Ultimately, in dealing with the Balkan Croatia, he accepted an idea of the Croatian 17th –century historian from Dalmatia – Ivan Lučić – who divided a whole Croatia into three provinces: Maritima, Mediterranea, and Interamnensis sive Savia. However, Vitezović added additional two provinces of the Balkan Croatia: Citerior (Istria and Slovenia) and Ulterior (Serbia). These were further divided into “županije” (counties) and “comitatus” (judicial districts) (Vitezović 1997: 195).
To be continued
 About the western borders of Slavic extension in the early Middle Ages, see in (Engel 1979: 36).
 About the idea of Pan-Slavic ethnolinguistic kinship in Dalmatia and Croatia, see in (Sotirović 2014).
 Ideology, from a pure geopolitical perspective, as social phenomena is, in essence, a scope of meanings that practically “serves to create and/or to maintain relationships of domination and subordination, through symbolic forms such as texts, landscapes and spaces” (Cloke et al. 2009: 358). Therefore, it can be interpreted that P. R. Vitezović’s ideological concept of Pan-Croatianism was founded on a geopolitical idea of subordination of all Slavic people and their lands to the Croat national interest for the creation of a nation-state. A nation-state is a form of political organization that involves a framework of different institutions which has to govern the inhabitants within a particularly defined (state) territory. A nation-state, at any case, claims allegiance and legitimacy from its own inhabitants likewise from the other states, but on the fundamental basis that the government of the nation-state represents a group of people living on its controlled territory that they are defined in cultural, ethnolinguistic and political terms as a “nation”.

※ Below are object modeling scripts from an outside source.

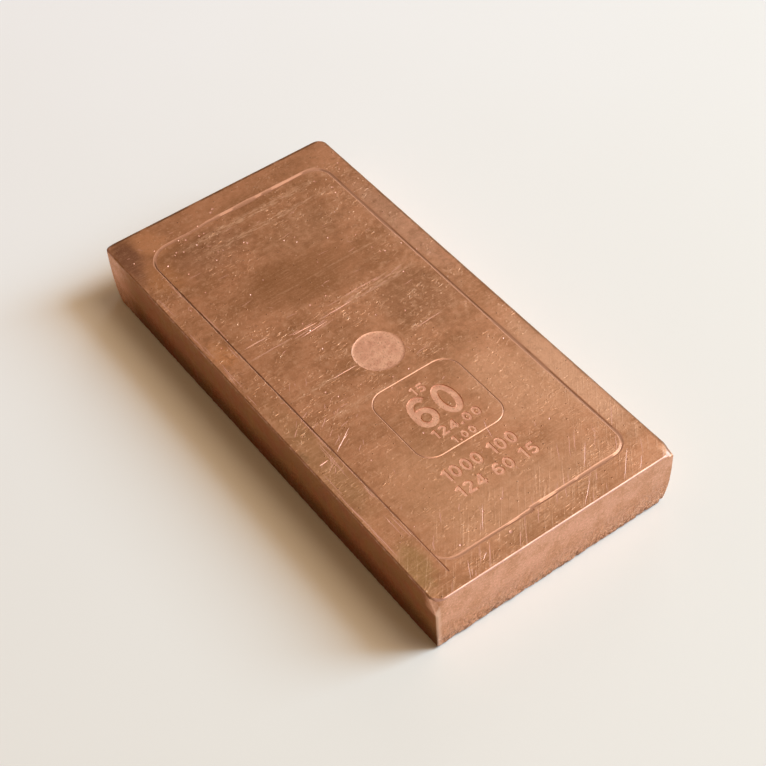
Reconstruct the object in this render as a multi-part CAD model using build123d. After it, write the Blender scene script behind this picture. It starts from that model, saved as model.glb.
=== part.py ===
from build123d import *
import os

# Copper ingot: one flat bar, cast in one piece, with its upper face finished and engraved
# Millimetres; X across the width, Y along the length, Z up from the middle of the underside
# The front of the bar is its -Y end, the end that the engraved square stands nearest to

# The bar
bar_width = 60.0
bar_length = 124.0
bar_thickness = 15.0
top_bevel = 0.45
bottom_edge_radius = 0.8

# Rounds of the upright corners: the front ones are tight, and the right one slackens near its foot
back_corner_radius = 2.5
front_corner_radius = 1.0
front_right_foot_radius = 3.6
front_right_foot_height = 5.5
upper_face_corner_radius = 2.2

# The front left corner, knocked flat by a blow: how far the flat reaches along each edge
knock_across = 2.5
knock_along = 2.5
knock_down = 4.6

# Border line engraved round the upper face; margins run to the middle of the line
border_side_margin = 5.7
border_front_margin = 6.8
border_back_margin = 7.7
border_radius = 4.6
border_line_width = 0.8
border_line_depth = 0.2

# Engraved square with round corners; its sizes run to the middle of its line
square_width = 21.8
square_height = 21.4
square_radius = 4.2
square_line_width = 0.5
square_line_depth = 0.15
front_edge_to_square = 28.1

# Round blank recess behind the square
recess_diameter = 11.4
recess_depth = 0.25
recess_wall_slope = 30.0
square_to_recess = 4.05

# Places that follow from the sizes above
front_edge = -bar_length / 2
border_width = bar_width - 2 * border_side_margin
border_length = bar_length - border_front_margin - border_back_margin
border_middle = front_edge + border_front_margin + border_length / 2
square_front = front_edge + front_edge_to_square
square_middle = square_front + square_height / 2
recess_middle = square_front + square_height + square_to_recess + recess_diameter / 2


def level_outline(height, inset, front_left_radius, front_right_radius, back_radius):
    """The bar's outline at a height, pulled in by an inset, each upright corner with its own round."""
    across = bar_width / 2 - inset
    along = bar_length / 2 - inset
    rounds = {
        (-across, -along, height): front_left_radius,
        (across, -along, height): front_right_radius,
        (across, along, height): back_radius,
        (-across, along, height): back_radius,
    }
    sheet = Pos(0, 0, height) * Rectangle(2 * across, 2 * along)
    for corner, radius in rounds.items():
        sheet = fillet(sheet.vertices().sort_by_distance(corner)[0], radius)
    return sheet.face()


def bar_blank():
    """The plain bar: walls from the underside to the bevel, the bevel, and the round underside edge."""
    tight = front_corner_radius
    foot = level_outline(0, 0, tight, front_right_foot_radius, back_corner_radius)
    above_foot = level_outline(front_right_foot_height, 0, tight, tight, back_corner_radius)
    shoulder = level_outline(bar_thickness - top_bevel, 0, tight, tight, back_corner_radius)
    face_radius = upper_face_corner_radius
    upper_face = level_outline(bar_thickness, top_bevel, face_radius, face_radius, face_radius)
    lower_walls = loft([foot, above_foot], ruled=True)
    lower_walls = fillet(lower_walls.faces().sort_by(Axis.Z)[0].edges(), bottom_edge_radius)
    upper_walls = loft([above_foot, shoulder], ruled=True)
    return lower_walls + upper_walls + loft([shoulder, upper_face], ruled=True)


def knocked_corner():
    """What the blow took off: all that lies outside a flat across the front left corner."""
    corner = Vector(-bar_width / 2, front_edge, bar_thickness)
    below = corner - Vector(0, 0, knock_down)
    to_front_edge = Vector(knock_across, 0, knock_down)
    to_side_edge = Vector(0, knock_along, knock_down)
    flat = Plane(origin=below, x_dir=to_front_edge, z_dir=to_front_edge.cross(to_side_edge))
    reach = 2 * (knock_across + knock_along + knock_down)
    return extrude(flat * Rectangle(reach, reach), amount=reach)


def engraved_line(width, height, radius, line_width, line_depth, middle):
    """A V-shaped groove swept once round a rectangle with round corners on the upper face."""
    path = Pos(0, middle, bar_thickness) * RectangleRounded(width, height, radius).wire()
    start = Plane(origin=path @ 0, x_dir=(path % 0).cross(Vector(0, 0, 1)), z_dir=path % 0)
    left_lip = (-line_width, line_depth)
    right_lip = (line_width, line_depth)
    bottom = (0, -line_depth)
    section = start * make_face(Polyline(left_lip, right_lip, bottom, close=True))
    return sweep(section, path=path)


def blank_recess():
    """The shallow round recess: a flat floor inside a wall that slopes outwards."""
    floor = Pos(0, recess_middle, bar_thickness - recess_depth) * Circle(recess_diameter / 2)
    return extrude(floor, amount=recess_depth, taper=-recess_wall_slope)


ingot = bar_blank()
ingot -= knocked_corner()
ingot -= engraved_line(
    border_width, border_length, border_radius, border_line_width, border_line_depth, border_middle
)
ingot -= engraved_line(
    square_width, square_height, square_radius, square_line_width, square_line_depth, square_middle
)
ingot -= blank_recess()

os.makedirs("parts", exist_ok=True)
export_step(ingot, "parts/ingot.step")
print("ingot volume", round(ingot.volume / 1000, 2), "cm3")
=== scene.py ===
# %% [markdown]
# The object is one flat bar of copper, cast in one piece and lying on a pale surface. Its upper face
# was rubbed flat, engraved, and has been scratched and tarnished since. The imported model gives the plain
# bar at its true size. This script dresses it: the same bar as a finer mesh, with the small forms that a
# camera sees, and with copper that looks handled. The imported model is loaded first, so that every place
# below can be worked out from the bar itself.

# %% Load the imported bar
import math
import random

import bmesh
import bpy
from mathutils import Matrix, Vector, noise


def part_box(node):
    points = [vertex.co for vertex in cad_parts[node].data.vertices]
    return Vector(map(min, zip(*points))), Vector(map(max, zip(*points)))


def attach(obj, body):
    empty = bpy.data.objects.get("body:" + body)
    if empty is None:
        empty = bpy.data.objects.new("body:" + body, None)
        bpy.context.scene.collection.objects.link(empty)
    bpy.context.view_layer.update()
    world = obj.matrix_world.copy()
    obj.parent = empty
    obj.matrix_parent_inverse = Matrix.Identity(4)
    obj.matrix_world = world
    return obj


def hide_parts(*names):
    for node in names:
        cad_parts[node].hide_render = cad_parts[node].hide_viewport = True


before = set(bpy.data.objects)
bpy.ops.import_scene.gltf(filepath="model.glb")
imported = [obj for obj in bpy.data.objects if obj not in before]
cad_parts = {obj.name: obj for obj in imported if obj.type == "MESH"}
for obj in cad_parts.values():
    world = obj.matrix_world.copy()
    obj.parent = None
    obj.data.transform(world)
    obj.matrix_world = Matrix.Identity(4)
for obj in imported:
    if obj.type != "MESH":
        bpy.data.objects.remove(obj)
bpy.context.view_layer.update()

print("packed nodes", sorted(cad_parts))

# %% [markdown]
# The bar is small, so its forms are easier to think about in millimetres, while Blender's lights expect
# metres. So the mesh is modelled in millimetres and scaled once, when it is finished. The bar's own sizes
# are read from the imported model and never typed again.

# %% Read the bar's own size
MM = 0.001
bar_low, bar_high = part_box("ingot")
bar_width, bar_length, bar_thickness = (bar_high - bar_low) / MM
print("bar", round(bar_width, 2), "x", round(bar_length, 2), "x", round(bar_thickness, 2), "mm")

# %% [markdown]
# A camera has a place, a direction, a roll and a lens. Here all four come from the bar's straight edges
# in the photograph: they run to vanishing points, and only one camera sends them there. Setting the
# matrix directly is surer than nudging angles, because its three axes can be read off.

# %% Place the camera
camera_place = Vector((-139.3, -218.0, 290.4)) * MM
camera_aim = Vector((-4.79, -10.76, 15.0)) * MM
camera_roll = math.radians(-4.26)
camera_lens = 83.35
sensor_width = 36.0

view_direction = (camera_aim - camera_place).normalized()
level_right = view_direction.cross(Vector((0, 0, 1))).normalized()
rolled_right = Matrix.Rotation(-camera_roll, 3, view_direction) @ level_right
camera_up = rolled_right.cross(view_direction)

camera_data = bpy.data.cameras.new("photo_camera")
camera_data.lens = camera_lens
camera_data.sensor_width = sensor_width
camera_data.clip_start = 0.01
camera = bpy.data.objects.new("photo_camera", camera_data)
bpy.context.scene.collection.objects.link(camera)
camera_axes = Matrix((rolled_right, camera_up, -view_direction)).transposed().to_4x4()
camera.matrix_world = Matrix.Translation(camera_place) @ camera_axes
bpy.context.scene.camera = camera
bpy.context.scene.view_settings.view_transform = "Standard"
print("camera looks down at", round(math.degrees(math.asin(-view_direction.z)), 1), "degrees")

# %% [markdown]
# Materials are made of nodes, and most of them use the same few steps: a place in millimetres, a noise,
# a limit, one colour over another. A small class named for those steps keeps each finish short enough to
# read. A step returns the socket that holds its result, which is handed to the next step. The colour and
# the bump so far are kept, because each layer is laid over the ones before it.

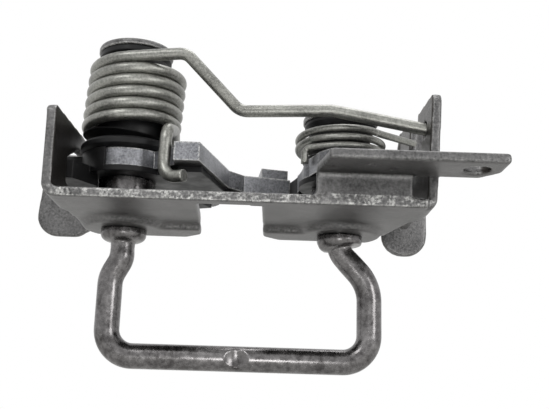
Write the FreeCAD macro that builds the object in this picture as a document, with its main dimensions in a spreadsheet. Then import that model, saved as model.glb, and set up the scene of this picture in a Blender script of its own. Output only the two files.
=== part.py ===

 Povest’ vremennyh let was finally written around the year of 1113 when a monk-chronographer Nestor finished the text as a compilation of several older chronicles and other texts. This chronicle is the fundamental source about the early history of the Kievan Rus’ and East Slavs but primarily of Russians and Russia (Anisimov: 46).
 About the problem of the homeland of the Venetae, see in (Darden 1997: 430–435)
 About the Slavic origin, see in (Gołąb 1991).